Nepotismo, ética y estética

La recurrente práctica del nepotismo político abarca a los poderes ejecutivo, legislativo, judicial, municipios y provincias. Al momento de debatirlo, los sectores favorecidos repiten discursos cínicos y falaces. Cínicos, porque los oficialismos y oposiciones de turno lo ejercen y avalan desde hace décadas. Falaces, porque para que nada cambie, plantean el debate en términos éticos, cuando debiera ser en marcos legales. Pero el juego de la demagogia se desgastó. La ciudadanía evaluó como igualmente nefasto que la hija del ex ministro Rossi o la hermana del actual ministro Triaca hayan sido designadas en el directorio del Banco Central por sus vínculos familiares. Es oportuno entonces reflexionar sobre el origen y consecuencias del nepotismo, que exceden a las consideraciones ético-morales.

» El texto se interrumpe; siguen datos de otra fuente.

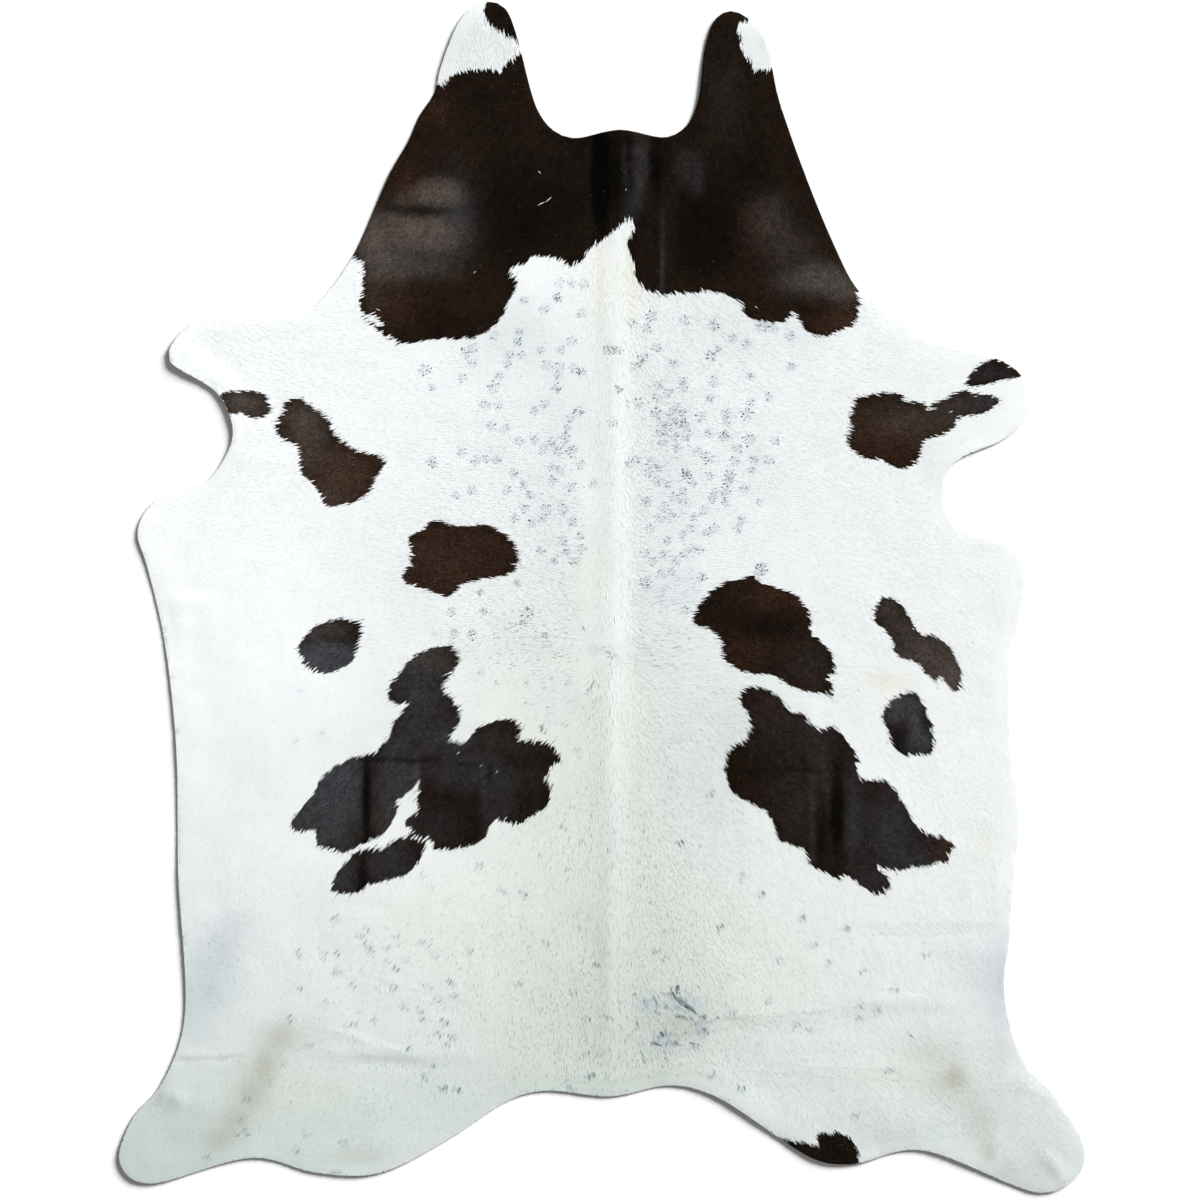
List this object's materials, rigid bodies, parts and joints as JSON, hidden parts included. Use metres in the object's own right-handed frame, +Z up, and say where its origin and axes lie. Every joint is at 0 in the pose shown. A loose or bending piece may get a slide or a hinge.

El nepotismo es de origen monárquico, muchas veces asociado a manejos hereditarios del poder (toda semejanza con algunos gobernadores, intendentes y gremialistas es casual). En sus antecedentes históricos jamás se asoció a debates éticos, sino a una forma de concentración y mantenimiento del poder, bajo distintos matices: absolutismo, despotismo ilustrado, monarquías constitucionales, dictaduras, democracias. El origen conceptual no varía: “Tengo poder discrecional para decidir o intermediar, y favorezco a mis intereses”. La ética por su parte, es una rama de la filosofía relacionada con la moral, que estudia los comportamientos humanos íntimos o externos en la obediencia de normas y costumbres. A diferencia de la ley, ninguna persona puede ser penalizada por no cumplir normas éticas, a diferencia de las normas administrativas o penales con sanciones específicas.

La mal llamada ley de Ética Pública vigente fue promulgada en el año 1999. Presenta curiosidades que explican el cinismo del debate político: el nepotismo no es mencionado. Más aún, su Artículo 23 prevé una Comisión Nacional como organismo de aplicación, que nunca fue creada. Un aspecto relevante es la obligación de los funcionarios y legisladores de presentar declaración jurada de bienes, y en los casos que correspondan para establecer eventuales incompatibilidades, sus antecedentes laborales. Jamás se aplicaron sanciones para quienes incumplieron este requisito. El próximo tratamiento por el Congreso de la reformulación de la ley que lleva a cabo la Oficina Anticorrupción, brinda una oportunidad para entender la diferencia entre ética y legalidad. El tratamiento de la ley y su aprobación estará a cargo de quienes legalizaron fueros propios, que les permiten presentarse como candidatos electivos o ejercer como legisladores, estando procesados o condenados por delitos comunes (enriquecimiento ilícito, contrabando, defraudación, etc.). Evidentemente no es ético, pero es legal. Y lo exigible es lo legal. Por ello la ciudadanía no debe dejarse engañar por la falsa estética discursiva de la ética, sino guiarse por las calidades y cumplimiento de las leyes.   

Superada la instancia filosófica, indaguemos en los concretos efectos del nepotismo en nuestro sistema democrático, en el que aún sobreviven demasiados y ansiosos golpistas civiles. El más devastador es el de la corrupción estatal, que asocia a funcionarios, empresarios y testaferros para depredar recursos públicos. Para ello se debe instalar una extendida “trama” de complicidades en los sectores del Ejecutivo, Legislativo, Judicial, organismos de control y sindicales, para obtener el paraguas necesario de la impunidad. Implementar la trama y lograr su continuidad temporal no es sencillo. Se apoya en reelecciones indefinidas, sistemas electorales que faciliten continuidades, leyes laxas contra la corrupción, organismos de control sin control, elecciones gremiales condicionadas, traspasos hereditarios, nepotismos. Ante hechos corruptos repercuten en la opinión pública los actores “activos” partícipes directos en el delito, pero poco se habla de los “pasivos”. Son los que sin recibir beneficios pecuniarios del negociado, lo permiten “dejando hacer”, ocultando, o incluso interviniendo en acciones de propaganda para deslegitimar acusaciones y  confundir a la opinión pública. También usufructúan fondos públicos, a través de cargos bien remunerados o importantes honorarios en caso de “servicios externos”. Para otorgarlos se necesita poder de decisión. Ello nos confronta con una pregunta que incursiona  en las estructuras del Estado: cuántos funcionarios tienen ese poder de decisión? La segunda pregunta es más inquietante: el Presidente de la Nación tiene de por sí solo el poder para desactivar la sólida trama “política-nepotismo-corrupción”?